Grudin, Jonathan. “Groupware and social dynamics: Eight challenges for developers.” Readings in Human–Computer Interaction. Morgan Kaufmann, 1995. 762-774.

The authors discuss groupware and social dynamics for organisations and individual point of views that often portrayed individual experiences rarely being problematic while groupware experiences are often problematic. Through these experiences, it can be seen that there are 8 challenges for software developers developing groupware, namely – disparity in work and benefit, critical mass and prisoner’s dilemma problems, disruption of social processes, exception handling, unobtrusive accessibility, difficulty of evaluation, failure of intuition and breakdown of decision making, and the adoption process.

I feel that some of the issues stated still exist in today’s time. “You can’t please everyone.” Furthermore, I feel open source and free for all Groupware would should have more dissatisfied users than the custom software designed for enterprise users or corporate clients. This is because one of the first concepts we learned in Software Engineering was Software Requirement Specification Document. Hence if custom software is being developed for an enterprise group or corporate client, then the use case and requirements are clearly discussed/revised upon leaving little room for dissatisfaction as compared to general groupware such as Google Suite, etc.

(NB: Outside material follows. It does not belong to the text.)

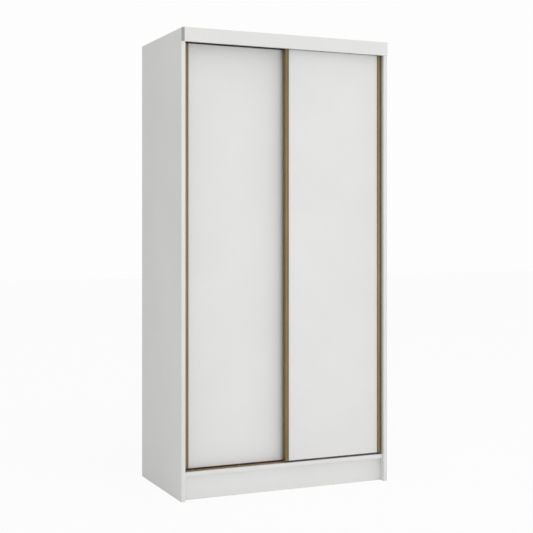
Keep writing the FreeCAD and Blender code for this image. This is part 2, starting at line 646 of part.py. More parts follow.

I think it would be a good approach for the groupware developer community to eliminate the disadvantages one by one? It relates very well to my project as it involves multiple people editing multiple articles on the same topic in different languages. Analyzing the existing systems (and hopefully solving the problem) keeping these 8 problems in mind would be a novel structured lens to view our project with.

As compared to when the article was published, the situation for groupware has greatly improved, but it is still not ready to become a mainstream product is it? Would someone be ready to replace a single user software with groupware completely? I personally wouldn’t mind (I advocate Google Suite all the time) however, there are 20% use cases, where I would unwillingly have to use single user software I guess.